Vowing that the San Fernando Valley will be a "great city," a newly formed group of civic leaders, organized as the San Fernando Valley Secession Board, vowed Monday to press ahead with plans to break away from Los Angeles.

The announcement came at a news conference outside Van Nuys City Hall.

The group includes former U.S. Rep. Bobbi Fiedler and former Assemblywoman Paula L. Boland, who brought forth the first secession measure last year.

Three homeowner leaders--Richard Close of Sherman Oaks, Harry Coleman of North Hills and Don Schultz of Van Nuys--round out the board.

Eventually, they expect to recruit several advisory panels to consult on various aspects of the effort.

"We know that the San Fernando Valley has been disenfranchised for years," Fiedler said. "We have to change that."

But even as the new group was announcing itself, a rift appeared among Valley secessionists.

Board members of an established organization that lobbied for the secession bill, Valley VOTE (Voters Organized Toward Empowerment), maintained that the new group was self-anointed, divisive and should not have formed without including them.

"We do not think this is in the best interest of the Valley and the Valley's goals," said Valley VOTE Co-Chairman Jeff Brain.

Boland, however, said that no one was being excluded from the new group.

Although Gov. Pete Wilson has not decided whether to sign legislation easing secession efforts statewide, members of the new secession board said they have to move ahead immediately if they hope to place a measure on the ballot in 2000.

"The time clock is ticking," said Close. "We need to proceed with the next step. . . . This is a mammoth task. The downtown interests do not want the San Fernando Valley to become a separate city."

Raising some $750,000 to fund the movement is the first order of business.

The group expects to quickly hire a lawyer to draft a petition that will withstand legal challenges that are expected.
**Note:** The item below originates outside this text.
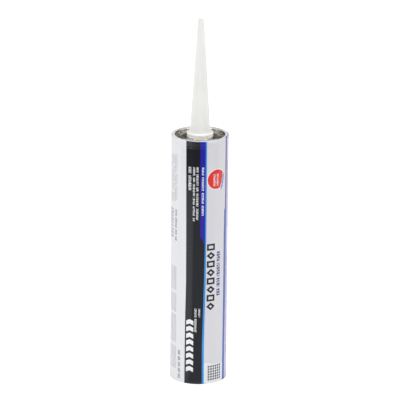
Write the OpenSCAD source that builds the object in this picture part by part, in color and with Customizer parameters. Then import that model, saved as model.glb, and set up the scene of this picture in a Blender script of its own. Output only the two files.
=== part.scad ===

The target for having the petitions ready is Jan. 1. They must be signed by more than 100,000 registered Valley voters to initiate a secession study.

That starts a complex process of assessing the viability of the move for both the detaching and remaining areas. If the city can be divided without financial harm, the question would be put to a vote in Los Angeles, under the proposal on Wilson's desk.

Both the city as a whole and the detaching area must approve a secession before it could happen.

The group's strategy is to pair the secession vote with a vote to divide the gigantic Los Angeles Unified School District.

"The San Fernando Valley is in the vanguard of a paradigm shift moving away from centralized government to the individual," said Scott Wilk, executive director of FREE (Finally Restoring Excellence to Education), the school district breakup group.

Wilk is also chief of staff for Assemblyman Tom McClintock (R-Northridge), who with Assemblyman Bob Hertzberg (D-Sherman Oaks) picked up Boland's secession bill this year.

The measure passed after midnight Friday, the last night of the 1997 session.

A spokesman said Gov. Wilson favors allowing Los Angeles to divide but is worried about the impact of the bill on urban areas in the rest of California. He has not decided whether to sign, veto or let the measure become law without his signature. Wilson has until Oct. 12 to make up his mind.

Members of the new secession board are confident that Wilson will sign the bill, but even if he doesn't, they vow to press on with either an initiative or a constitutional amendment to get the law changed.

"The San Fernando Valley is going to be a great city," Wilk said.